When I sent a photo of my bike, he identified the model on sight. Happily, Bridgestone sells replacement batteries for its bikes in Japan, and it’s legal to ship them to the US. Mamachari batteries aren’t cheap, even in Japan. But I can’t begrudge the cost given that the bike itself was. Moreover, if this replacement battery lasts as long as the first one did, the cost per month of my new battery will be equivalent to a couple of Muni rides each month. I ride the mamachari way more often than that. (Plus we are flush because we just sold the minivan, which makes it hard to begrudge the cost of a new battery to get the mamachari back online.)

Wanted: a bike to carry these two charmers

In the short to medium term, however, we’re in a bit of a bind bicycle-wise. The Breezer has been vetoed as a child carrier by our bike shop given the strain I’ve put on it already. The mamachari is out of commission until a new battery arrives from Japan, which I imagine will take quite a while by economy shipping. That means that all our bike riding is now on the Kona MinUte and the Brompton + IT Chair. The MinUte is great but it’s primarily Matt’s bike. The Brompton is what I’m riding now, and although it is still completely awesome, riding with a kid on board gets a little cramped on rides longer than a couple of miles. And while it’s not as bad going uphill as a mamachari with a dead battery (nothing else I’ve ever ridden is that bad) it’s not the greatest bike on steep inclines either. And even though the MinUte owns the hills, it gets a little cramped for two kids at once. There has been squabbling.

What we really need for the long term is an electric assist bike that one of us can use to carry both kids. And now that we have some ready cash on hand, that’s exactly what we intend to get. When our local bike shop told us we should stop using the Breezer as a child carrier and get a real cargo bike, we realized we needed a new strategy for the next school year. Our local bike shop doesn’t sell any cargo bike other than the Kona Ute and MinUte and never will. They suggested we find someplace that did.

We spotted this bike parked in the flowers at lunch while we were in the South Bay last week. Not a family bike, but it was so pretty there.

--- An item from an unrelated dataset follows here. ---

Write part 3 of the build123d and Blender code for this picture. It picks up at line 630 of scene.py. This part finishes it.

So next week, we are headed to Seattle and Portland and their many family bike shops to try out every cargo bike we can find (and if you’re a local, we’d love to meet you while we’re there! We’ll be attending both cities’ August Cargo Bike Roll Calls and the Portland Kidical Mass.) This isn’t the only reason we’re going: we’re also visiting my mom and we have friends in the area who’ve never met our kids. However the bike issue, in combination with the tens of thousands of frequent flyer miles Matt has racked up going to China for work, made the decision to head north pretty easy. With any luck, by the time that school starts we will have a family bike that can take all of us anywhere we want to go.


Filed under bike shops, electric assist, family biking, San Francisco

15 responses to “Another one bites the dust

  1. Ken

    I recently saw a Trek cargo bike with electric assist – their advantage to you would be the availability of spares, plus being a Bionix motor there is a lot of blog activity & advice on these motors and batteries in the US – try V for Volt.

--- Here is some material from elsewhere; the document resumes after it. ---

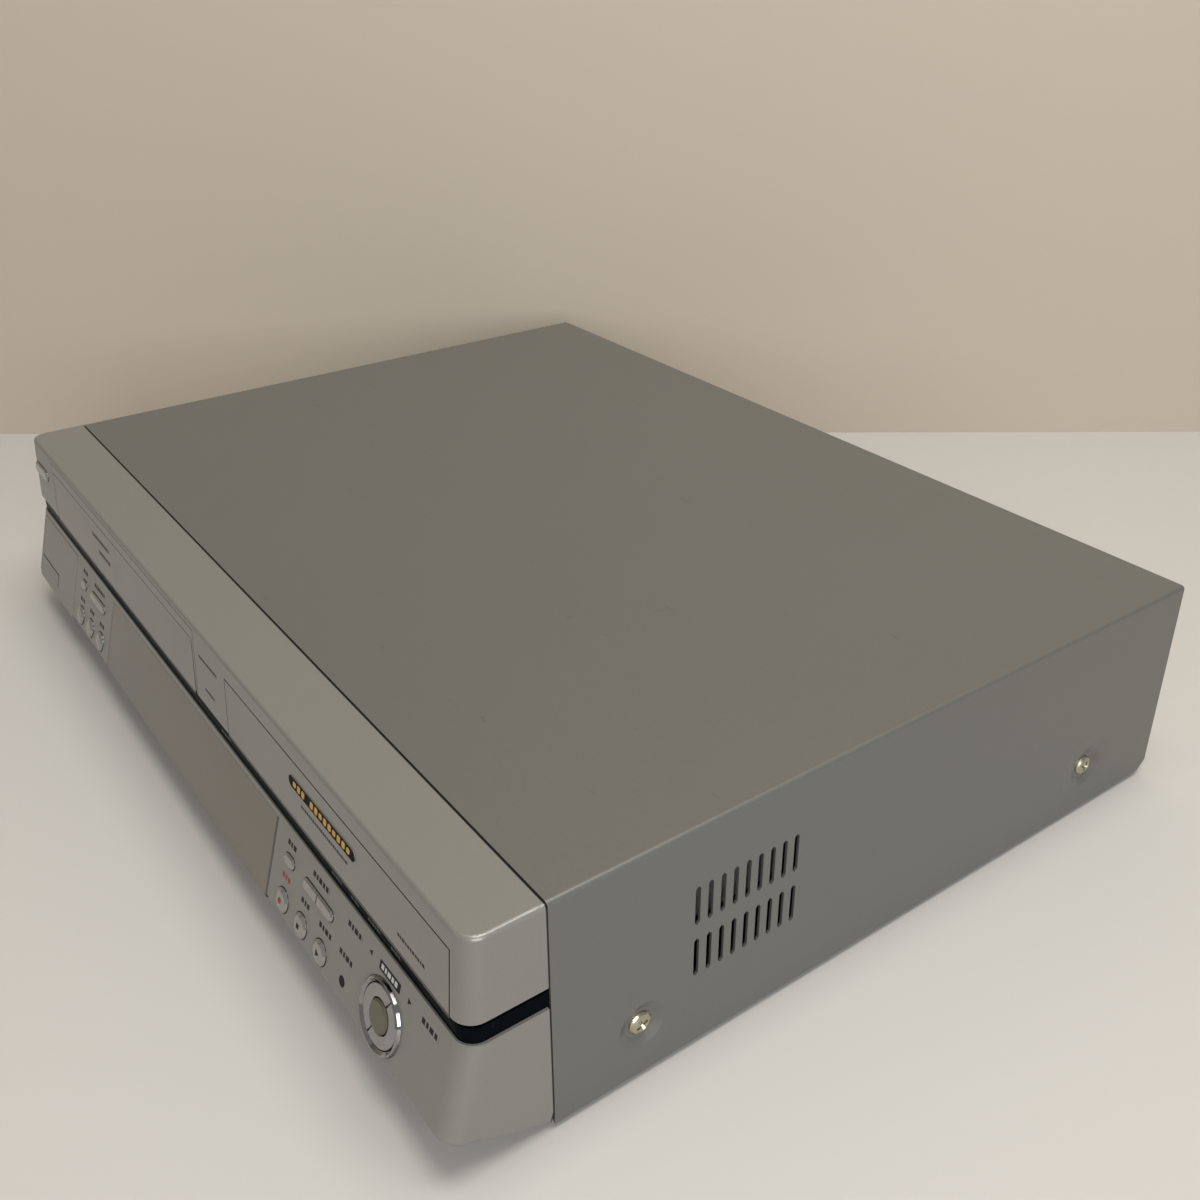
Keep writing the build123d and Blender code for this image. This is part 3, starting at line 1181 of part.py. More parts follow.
def rack():
    """Toothed bar: teeth face away from the sled, spaced so that a gap meets the gear's tooth at rest."""
    pitch = pi * RACK_MODULE
    half = (pitch / 2 - TOOTH_PLAY) / 2
    line = FASCIA_X - rack_line()
    root, tip = line + 1.2 * RACK_MODULE, line - 0.85 * RACK_MODULE
    first = PINION_Y - (RACK_TEETH + 0.5 - RACK_SPARE) * pitch
    count = RACK_TEETH + RACK_SPARE
    back = FASCIA_X - SLED_WIDTH / 2 + 1
    points = [(back, first - pitch / 2)]
    for k in range(count):
        y = first + k * pitch
        points += [(root, y - half - 0.42), (tip, y - half + 0.3), (tip, y + half - 0.3), (root, y + half + 0.42)]
    points += [(back, first + (count - 0.5) * pitch)]
    bar = make_face(Polyline([Vector(*p) for p in points], close=True))
    return extrude(Pos(0, 0, SLED_LOW) * bar, PINION_HEIGHT - 0.6)


def sled_gear():
    x, y = pinion_place()
    wheel = Pos(x, y, pinion_low()) * toothed_disc(PINION_TEETH, RACK_MODULE, PINION_HEIGHT, TOOTH_PLAY)
    return wheel - rod(x, y, 0, COVER_HEIGHT, PINION_POST + SHAFT_PLAY)


def disc_clamper():
    """Spool that hangs in the drive's lid and presses a disc on the turntable."""
    top = DRIVE_TOP + LOOSE
    spool = rod(FASCIA_X, TABLE_Y, CLAMP_LOW, CLAMP_LOW + CLAMP_THICK, CLAMP_RADIUS)
    spool += rod(FASCIA_X, TABLE_Y, CLAMP_LOW, top + 1, CLAMP_HOLE - LOOSE)
    spool += rod(FASCIA_X, TABLE_Y, top, top + 1.6, CLAMP_FLANGE)
    return spool - column(FASCIA_X, TABLE_Y, CLAMP_LOW + CLAMP_THICK, DRIVE_TOP + 4, CLAMP_HOLE)


# ---- Boards, power and the back ----


def board_plate(limits):
    low = PAN_TOP + STANDOFF
    return box(limits, (BOARD_FRONT, BOARD_BACK), (low, low + BOARD))


def board_top():
    return PAN_TOP + STANDOFF + BOARD


def main_board():
    board = board_plate(MAIN_BOARD)
    top = board_top()
    for x, y, size in ((20, 225, CHIP + 8), (70, 232, CHIP), (115, 222, CHIP), (160, 230, CHIP + 4)):
        board += box((x - size / 2, x + size / 2), (y - size / 2, y + size / 2), (top - 0.2, top + 2))
    for x in (0, 14, 28):
        board += rod(x, BOARD_FRONT + 8, top - 0.2, top + 11, 4)
    return board


def power_board():
    return board_plate(POWER_BOARD)


def transformer():
    """Iron core with its bobbin and windings."""
    x, y = TRANSFORMER_AT
    width, depth, height = TRANSFORMER
    low = board_top()
    core = box((x - width / 2, x + width / 2), (y - depth / 4, y + depth / 4), (low, low + height))
    core = chamfer(core.edges().filter_by(Axis.Y), 2)
    wound = box((x - width / 4, x + width / 4), (y - depth / 2, y + depth / 2), (low, low + height - 5))
    return core + chamfer(wound.edges().filter_by(Axis.Z), 5)


def power_parts():
    """The transformer, the filter capacitors and the finned heat sink that stand on the power board."""
    low = board_top()
    made = [transformer()]
    for x, y, scale in ((-190, 262, 1), (-166, 262, 1), (-84, 214, 0.7), (-84, 232, 0.7)):
        can = rod(x, y, low, low + CAPACITOR_HEIGHT * scale, CAPACITOR_RADIUS * scale)
        made.append(can)
    fins = box((-200, -158), (212, 215), (low, low + HEATSINK_HEIGHT))
    for k in range(6):
        x = -199 + k * 8
        fins += box((x, x + 1.5), (214, 226), (low, low + HEATSINK_HEIGHT))
    return made + [fins]


def ac_inlet():
    """Two-pin mains inlet: a moulded frame in the rear panel with the pins in its well."""
    half_w, half_h = INLET_WIDTH / 2, INLET_HEIGHT / 2
    body = box((INLET_X - half_w, INLET_X + half_w), (PANEL_BACK - INLET_DEPTH, PANEL_BACK + 1),
               (INLET_Z - half_h, INLET_Z + half_h))
    body += box((INLET_X - half_w - 2, INLET_X + half_w + 2), (PANEL_BACK, PANEL_BACK + 1.5),
                (INLET_Z - half_h - 2, INLET_Z + half_h + 2))
    well = Plane.XZ.offset(-PANEL_BACK - 2) * Pos(INLET_X, INLET_Z) * SlotOverall(16, 9)
    body -= extrude(well, 12)
    for side in (-1, 1):
        pin = Pos(INLET_X + side * 3.6, PANEL_BACK - 6, INLET_Z) * Rot(90, 0, 0) * Cylinder(1.2, 10)
        body += pin
    return body


def rear_jacks():
    """Phono sockets through the rear panel, on one moulded block that stands on the main board."""
    left, right = JACK_X[0] - 8, JACK_X[-1] + 8
    block = box((left, right), (BOARD_BACK - 8, PANEL_FRONT - FIT), (board_top(), JACK_Z[-1] + 9))
    block += box((JACK_X[0] - JACK_MARGIN, JACK_X[-1] + JACK_MARGIN), (BOARD_BACK, PANEL_BACK),
                 (JACK_Z[0] - JACK_MARGIN, JACK_Z[-1] + JACK_MARGIN))
    for x in JACK_X:
        for z in JACK_Z:
            at = Plane(origin=(x, PANEL_FRONT - FIT, z), x_dir=(1, 0, 0), z_dir=(0, 1, 0))
            reach = SHEET + FIT + JACK_REACH
            block += at * Pos(0, 0, reach / 2) * Cylinder(JACK_RADIUS, reach)
            block -= at * Pos(0, 0, 0.3 * reach) * extrude(RegularPolygon(JACK_BORE, 8), reach)
    return block


def tuner_block():
    """Screened tuner can with its aerial input and output sockets."""
    left, right = TUNER_X[0] - 10, TUNER_X[-1] + 10
    can = box((left, right), (PANEL_FRONT - FIT - TUNER_DEPTH, PANEL_FRONT - FIT), (board_top(), TUNER_Z + 12))
    for x in TUNER_X:
        at = Plane(origin=(x, PANEL_FRONT - FIT, TUNER_Z), x_dir=(1, 0, 0), z_dir=(0, 1, 0))
        can += at * extrude(RegularPolygon(TUNER_COLLAR, 6), SHEET + FIT)
        reach = SHEET + FIT + TUNER_REACH
        can += at * Pos(0, 0, reach / 2) * Cylinder(TUNER_RADIUS, reach)
        can -= at * extrude(RegularPolygon(TUNER_BORE, 6), 2 * reach)
    return can


def fan_frame():
    half = FAN_SIZE / 2
    back = PANEL_FRONT - FIT
    frame = box((FAN_X - half, FAN_X + half), (back - FAN_DEPTH, back), (FAN_Z - half, FAN_Z + half))
    frame = chamfer(frame.edges().filter_by(Axis.Y), 3)
    frame -= Pos(FAN_X, back - FAN_DEPTH / 2, FAN_Z) * Rot(90, 0, 0) * Cylinder(FAN_DUCT, FAN_DEPTH + 2)
    hub = Pos(FAN_X, back - 1.5, FAN_Z) * Rot(90, 0, 0) * Cylinder(FAN_HUB, 3)
    axle = Pos(FAN_X, back - 5, FAN_Z) * Rot(90, 0, 0) * Cylinder(1.5, 8)
    for turn in (45, 135, 225, 315):
        arm = Pos((FAN_HUB + FAN_DUCT) / 2, 0, 0) * Box(FAN_DUCT - FAN_HUB + 3, 3, 2)
        hub += Pos(FAN_X, back - 1, FAN_Z) * Rot(90, 0, 0) * Rot(0, 0, turn) * arm
    return frame + hub + axle


def fan_rotor():
    back = PANEL_FRONT - FIT - 3 - LOOSE
    height = FAN_DEPTH - 4.5
    at = Plane(origin=(FAN_X, back, FAN_Z), x_dir=(1, 0, 0), z_dir=(0, -1, 0))
    rotor = Pos(0, 0, height / 2) * Cylinder(FAN_HUB, height)
    blade_reach = FAN_DUCT - 1.2
    for k in range(FAN_BLADES):
        blade = Pos((FAN_HUB + blade_reach) / 2, 0, height / 2) * Rot(FAN_PITCH, 0, 0) * Box(
            blade_reach - FAN_HUB + 1, 1.2, height)
        rotor += Rot(0, 0, 360 / FAN_BLADES * k) * blade
    rotor -= Cylinder(1.5 + SHAFT_PLAY, 14)
    return at * rotor


def build():
    """Every node by its name."""
    reels = reel_places()
    guides = guide_places()
    nodes = {
        "top_cover": top_cover(),
        "base_chassis": base_chassis(),
        "rear_panel": rear_panel(),
        "feet": feet(),
        "cover_screws": cover_screws(),
        "front_bezel": front_bezel(),
        "accent_strip": accent_strip(),
        "lower_panel": lower_panel(),
        "display_window": display_window(),
        "dial_ring": dial_ring(),
        "dial_left_segment": dial_segment(0),
        "dial_right_segment": dial_segment(180),
        "dial_centre": dial_centre(),
        "cassette_flap": cassette_flap(),
        "tray_fascia": tray_fascia(),
        "socket_cover": socket_cover(),
        "remote_lens": remote_lens(),
        "power_button": power_button(),
        "left_small_button": pill_button(LEFT_PILL),
        "left_long_button": pill_button(LEFT_LONG),
        "right_small_button": pill_button(RIGHT_PILL),
        "channel_rocker": channel_rocker(),
        "record_button": round_button(RIGHT_ROUND_X[0]),
        "stop_button": round_button(RIGHT_ROUND_X[1]),
        "play_button": round_button(RIGHT_ROUND_X[2]),
        "front_jacks": front_jacks(),
        "front_board": front_board(),
        "deck_chassis": deck_chassis(),
        "lower_drum": lower_drum(),
        "upper_drum": upper_drum(),
        "capstan_motor": capstan_motor(),
        "capstan": capstan(),
        "pinch_arm": pinch_arm(),
        "pinch_roller": pinch_roller(),
        "supply_reel": reel(reels[0]),
        "takeup_reel": reel(reels[1]),
        "supply_guide": tape_guide(guides[0]),
        "takeup_guide": tape_guide(guides[1]),
        "loading_gear": loading_gear(),
        "loading_motor": loading_motor(),
        "cassette_basket": cassette_basket(),
        "drive_housing": drive_housing(),
        "disc_tray": disc_tray(),
        "traverse_chassis": traverse_chassis(),
        "spindle_motor": spindle_motor(),
        "turntable": turntable(),
        "pickup_sled": pickup_sled(),
        "sled_gear": sled_gear(),
        "disc_clamper": disc_clamper(),
        "main_board": main_board(),
        "power_board": power_board(),
        "power_parts": power_parts(),
        "ac_inlet": ac_inlet(),
        "rear_jacks": rear_jacks(),
        "tuner_block": tuner_block(),
        "fan_frame": fan_frame(),
        "fan_rotor": fan_rotor(),
    }
    for k, x in enumerate(LEFT_ROUND_X):
        nodes[f"left_round_button_{k + 1}"] = round_button(x)
    return nodes


def channel_rocker():
    """Two-ended rocker on a cross pin, split in the middle by a groove."""
    x, width = ROCKER
    cap = button(Plane.XY, SlotOverall(width, PILL_HEIGHT), BUTTON_PROUD, BUTTON_EDGE)
    cap -= Pos(0, 0, BUTTON_PROUD) * Box(0.7, 2 * PILL_HEIGHT, 0.8)
    cap += Pos(0, 0, -ROCKER_DEPTH) * Rot(90, 0, 0) * Cylinder(PIN_RADIUS, ROCKER_PIN)
    return lower_face(x, PILL_Z) * cap


def write(node, shape):
    """Moves a piece, or each of a list of separate pieces, to the origin on the floor, and writes the node."""
    pieces = shape if isinstance(shape, list) else [shape]
    moved = [Pos(0, -MID_Y, FOOT_DROP) * solid for piece in pieces for solid in piece.solids()]
    export_step(moved[0] if len(moved) == 1 else Compound(moved), f"parts/{node}.step")


os.makedirs("parts", exist_ok=True)
for name, piece in build().items():
    write(name, piece)
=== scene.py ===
"""Dresses a full-width disc and cassette recorder: finishes, printed marks, small fittings and a plain studio."""

import json
from math import hypot, pi, radians

import bmesh
import bpy
from bpy.props import FloatProperty, FloatVectorProperty, IntProperty, PointerProperty
from mathutils import Euler, Matrix, Vector


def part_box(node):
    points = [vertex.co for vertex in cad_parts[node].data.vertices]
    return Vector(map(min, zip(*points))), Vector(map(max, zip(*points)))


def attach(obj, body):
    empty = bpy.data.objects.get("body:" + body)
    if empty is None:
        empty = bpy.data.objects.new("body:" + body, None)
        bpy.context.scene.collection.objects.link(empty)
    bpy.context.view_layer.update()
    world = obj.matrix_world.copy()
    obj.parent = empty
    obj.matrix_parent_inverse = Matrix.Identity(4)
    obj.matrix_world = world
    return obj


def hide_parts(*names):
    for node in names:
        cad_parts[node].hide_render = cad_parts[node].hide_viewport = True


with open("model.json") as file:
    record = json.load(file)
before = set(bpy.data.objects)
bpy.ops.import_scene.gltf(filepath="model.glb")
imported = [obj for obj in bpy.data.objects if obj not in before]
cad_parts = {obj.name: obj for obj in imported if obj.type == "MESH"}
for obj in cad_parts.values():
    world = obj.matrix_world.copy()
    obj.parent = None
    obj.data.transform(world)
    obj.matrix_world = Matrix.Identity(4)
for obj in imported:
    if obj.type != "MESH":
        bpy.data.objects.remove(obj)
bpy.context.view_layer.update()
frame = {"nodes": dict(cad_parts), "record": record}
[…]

    I have a Trek Valencia Plus with disc brakes and 24 gears, frankly I’m amazed that you only have a single speed? Think how much easier it would be, but I think the price tag is $2800 for the cargo bike… still you have the proceeds from the minivan and every trip you make saves money.

    My Trek is paying me back at the rate of $7.50 per commute for fuel alone on a $2400 price tag. Break even is 320 journeys (fuel v battery) and the battery is guaranteed for 2 years/600 charges, so I’ll be in clover for 280 journeys after that :-))

  2. GRJim

    Might want to throw the new Xtracycle Edgerunner into the mix.

  3. You are so welcome to take the Madsen while you’re here in SEAtown. Also, I’m not sure how tall you are, but I’m also happy to loan my Dummy for a test ride. 🙂

  4. TR

    I had Box Dog Bikes build up a Big Dummy. It’s not a bike they usually sell, but they did a fabulous job, metal fenders, dyno light… I’m sure you could work closely with them to put one together with an electric assist.

  5. Hi Dorie. I am your battery guy. 🙂 I e-mailed to you a moment ago. I completely understand how important the battery is for you and your children. Hope I will successfully ship it to you. I also amazed that you have three bikes too. Cheers.

  6. Hi, new Twitter friend. We are heading to Seattle next week too to visit my fellow Madsen-owning friend who just moved up there. I’m hoping to hit the Seattle roll call and the Portland one on the way home, so maybe I’ll meet you there. Good luck in your new bike search!

    • Fantastic! I hope to see you there. We’re in Seattle 8/9-8/11 if you want to DM me.

      • We are leaving CA on the 9th and will probably arrive in Seattle the evening of the 10th, so the roll call will be our first Seattle outing… if I can convince everyone to go. It is an 11 mile, hilly ride from our friends’ house in SW Seattle and the husbands seem to be less than enthused. But I will insist that we go to the Portland one!

  7. Shannon

    Your mention of Kidical Mass led me to wonder if there’s ever been such a ride in San Francisco. As far as I can tell from the interwebs – and my memory (such as it is) having lived and biked here since 1993 – there has not been. I think it needs to happen! Perhaps in conjunction with the 20th anniversary of Critical Mass festivities during the last week of September? And you should be the parade marshal 🙂

    • I don’t think there’s ever been a Kidical Mass in SF because Critical Mass is so… controversial. When I asked at SFBC about one everyone visibly flinched when I said the name. It would probably have to be called something else, but it’s such a great idea. I would be willing to submit a proposed ride to the SFBC calendar if you think up a name for it! (Probably. After I go to Portland and figure out what’s involved, that is.)